Di bulan Ramadhan ceramah-ceramah dan wejangan-wejangan digalakkan, kajian-kajian dan kultum dimobilisir, masjid-masjid dan mushala-mushala bererbutan memboking ustadz-ustadz, TV-TV dan radio-radio tidak mau ketinggalan kereta menawarkan acara-acara ramadhani meskipun ia berbalut kemungkaran dan tercium tanda-tanda tendensi ekonomi, baik memang, akan tetapi di mana kita jumpai hal seperti ini di luar Ramadhan? Padahal kebutuhan-kebutuhan seorang muslim akan nasihat dan ilmu agama yang bermanfaat berlangsung sepanjang tahun?

Wanita-wanita muslimah sibuk mencari kerudung, di bulan ini terlihat kepala-kepala wanita tertutup. Penjualan baju muslim meningkat, meskipun secara syar’i ia perlu pembenahan, akan tetapi dalam batas tertentu boleh kita katakan lumayan daripada tidak sama sekali. Tetapi di luar Ramadhan kerudung-kerudung dan baju muslim tersebut hanya sebagai pengisi almari baju.
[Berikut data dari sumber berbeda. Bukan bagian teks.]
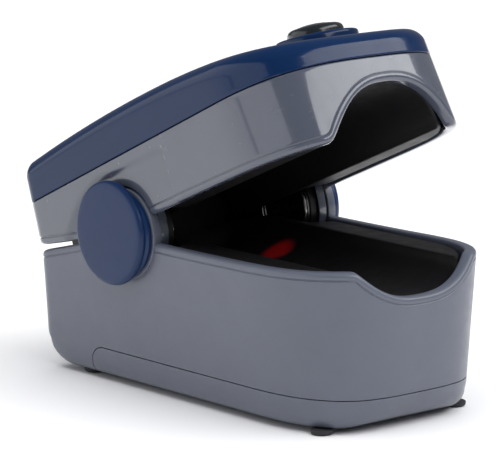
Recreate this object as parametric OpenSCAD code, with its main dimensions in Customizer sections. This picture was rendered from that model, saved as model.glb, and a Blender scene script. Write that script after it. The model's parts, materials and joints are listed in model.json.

Syaikh Abdullah bin Jarullah al-Jarullah dalam Risalah Ramadhan berkata, “Sebagian orang apabila datang bulan Ramadhan mereka bartaubat, mendirikan shalat dan melaksanakanibadah puasa, namun jika Ramadhan lewat mereka kembali meninggalkan shalat dan melakukan perbuatan maksiyat. Mereka inilah seburuk-buruk manusia karena mereka tidak mengenal Allah kecuali di bulan Ramadhan saja.”

Gejala-gejala dan fenomena-fenomena ini menguatkan realita bahwa pandangan kaum muslimin kepada Ramadhan hanya sebatas sebagai musim. Memprihatinkan, kebaikan hanya terlihat di bulan Ramadhan, tapi begitulah. Sebuah lahan garapan bagi kita semua sebagai pemerhati dakwah kepada Allah.